Por Carmen Ortiz
En algunas ocasiones hemos manifestado a través de nuestro blog la preocupación por el acelerado crecimiento de los viajes sin alma. Viajes que nos presentan la imagen de un mundo plano que recorrer como si de una gincana se tratara, de monumento en monumento y de tópico en tópico, sin esforzarnos en entender las complejidades culturales, históricas o sociales del lugar que visitamos. Así tenemos a los españoles con su olé, a los franceses y la torre Eiffel, a los americanos con su nacionalismo y hamburguesas y a los africanos con el waka waka.
Este tipo de turismo acelerado, invasivo y de usar y tirar ha llegado a los confines del Himalaya, perturbando y prostituyendo las milenarias costumbres de los Mosuo.

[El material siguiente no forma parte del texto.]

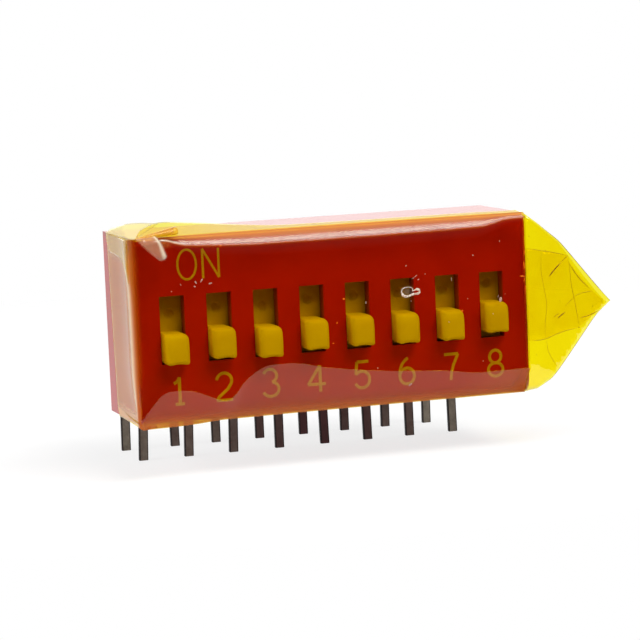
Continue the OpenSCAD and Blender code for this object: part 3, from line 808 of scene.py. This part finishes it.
def profile(x):
    """The hood's section at x, from the end of the bottom flap to the end of the top flap: (in, z)."""
    foot_in, foot_z, crease = read(FOOT_IN, x), read(FOOT_Z, x), read(CREASE_Z, x)
    bend_z, lift = read(BEND_Z, x), read(LIFT, x)
    foot_flap, top_flap = read(FOOT_FLAP, x), read(TOP_FLAP, x)
    points = []
    for k in range(FOOT_ROWS):
        out = 1 - k / FOOT_ROWS
        sag = foot_z + (-FLAP_SAG - foot_z) * smooth(0.15, 0.6, out) - BELOW
        points.append((foot_in + FOLD_R + foot_flap * out, sag))
    for k in range(FOLD_ROWS):
        a = math.radians(90 * k / FOLD_ROWS)
        points.append((foot_in + FOLD_R * (1 - math.sin(a)), foot_z + FOLD_R * (1 - math.cos(a)) - BELOW))
    low_z = foot_z + FOLD_R
    for k in range(SLOPE_ROWS):
        points.append((foot_in * (1 - k / SLOPE_ROWS), low_z + (crease - low_z) * k / SLOPE_ROWS))
    over = (TOP_Z - SHOULDER_RISE - bend_z) / (math.sin(SHOULDER) - math.sin(STRIPE))
    start_z = bend_z - over * math.sin(STRIPE)
    fine_from = min(FINE_Z, start_z - FINE_UNDER)
    points.append((foot_in * 0.03 / (crease - low_z), crease - 0.03))
    points.append((0.0, crease))
    for k in range(FRONT_ROWS):
        points.append((0.0, crease + 0.005 + (fine_from - crease) * k / FRONT_ROWS))
    for k in range(FRONT_ROWS):
        points.append((0.0, fine_from + (start_z - fine_from) * k / FRONT_ROWS))
    for k in range(WIDE_ROWS):
        a = SHOULDER * k / WIDE_ROWS
        points.append((over * (1 - math.cos(a)), start_z + over * math.sin(a)))
    turn = math.radians(90) - math.asin(min(0.9, lift / FLAP_LONG))
    r = SHOULDER_RISE / (math.sin(turn) - math.sin(SHOULDER))
    at_in, at_z = over * (1 - math.cos(SHOULDER)), TOP_Z - SHOULDER_RISE
    for k in range(TIGHT_ROWS):
        a = SHOULDER + (turn - SHOULDER) * k / TIGHT_ROWS
        rise = r * (math.sin(a) - math.sin(SHOULDER))
        points.append((at_in + r * (math.cos(SHOULDER) - math.cos(a)), at_z + rise))
    from_in = at_in + r * (math.cos(SHOULDER) - math.cos(turn))
    for k in range(FLAP_ROWS):
        far = top_flap * k / (FLAP_ROWS - 1)
        points.append((from_in + far * math.sin(turn), TOP_Z + far * math.cos(turn)))
    return points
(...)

Los mosuos son una etnia que viven alrededor del lago Lugu, al suroeste de China. Su especial localización (hacen falta al menos seis horas en coche a través de las montañas, desde la ciudad más próxima) los ha mantenido ajeno al resto del mundo durante siglos y ha permitido el nacimiento y la permanencia de un sistema matriarcal y unas costumbres únicas en todo China. La familia gira entorno a la mujer mayor de la familia, que es la responsable de la economía familiar y que manda sobre sus hermanos e hijos, pues además de convivir en un sistema matriarcal, viven el amor de una manera diferente. Como en otros sistemas matriarcales que han existido existen en el mundo los índices de violencia son mucho menores, en parte consecuencia de un sentimiento de propiedad relegado a un segundo y tercero lugar. Resultado de este sentimiento de propiedad tan poco arraigado, los mosuos viven el amor de una manera diferente y es que las parejas mosuos nunca llegan a casarse, ni siquiera a convivir. Se aman pero no desde un punto de vista de propiedad, ya que respetan la independencia de la otra persona, durante toda su vida. Ni siquiera con el nacimiento de los hijos se produce la unión. Sin embargo los amantes pasan las noches juntos pero antes del amanecer el amante abandona la habitación de su amada.
Estas forma de vida y de amar, únicas en el mundo, han sido mal interpretadas y manipuladas por los cánones culturales y los prejuicios occidentales. Y es que son muchas las agencias de viajes que en los últimos años han comenzado a ofrecer el destino como un lugar donde vivir el amor de manera libre y en consecuencia son muchos los turistas que llegan en busca de una aventura sexual.
El fenómeno del turismo ha empaquetado la complejidad y la historia de las mujeres mosuos en el concepto de prostitución. En consecuencia son muchas las mujeres que se han desplazado a la zona, motivadas por el boom turístico de la región, para trabajar como prostitutas. En otras ocasiones son las propias familias mosuos, que agobiadas por la falta de recursos y seducidos por un sistema capitalista y consumista que poco a poco el turismo trae a la orillas del lago Lugu, se prostituyen para conseguir algo de dinero.
El férreo control del gobierno chino obligó a varias parejas mosous a casarse en los años 50, por no considerar normal ese estilo de vida, sin embargo y debido al aislamiento de la zona, en los años posteriores el sistema relajó su control y respetó su estilo de vida. Cuando pienso en este hecho, no puedo evitar que nazca en mí una reflexión. Las autoridades chinas con su férreo control y su armamento no lograron cambiar las costumbres de esta étnia del suroeste de China, sin embargo un grupo de turistas, envenenados por el consumismo y cargados con sus cámaras y flases de última generación, han conseguido perturbar y contaminar este estilo de vida único en el mundo.
El turismo no sólo ha traído la prostitución a la zona, muchas familias han convertidos sus casas en pequeños hoteles para recibir a los turistas, lo que antes eran tranquilas calles ahora están llenas de neones y karaokes; incluso el lago está siendo contaminado por la sustitución de las tradicionales barcas mosous, por lanchas de motor.
El espíritu destructor del hombre se manifiesta, esta vez en manos de un turismo sin alma. El capitalismo mundial, ese gigante obeso y caprichoso, coge todo lo que se le antoja, le saca sus esencias y lo adorna con un bonito lazo para convertirlo en un objeto de consumo. Todo se vende y se compra para el consumo de los hordas adineradas del turismo: el sexo, las culturas, el exotismo...
El Veni, vidi, vici de Julio César ha sido sustituido por el “llega, fotografía, tacha destino y presume en las redes sociales”, sin embargo, y por desgracia, el final sigue siendo el mismo… la destrucción de la alteridad.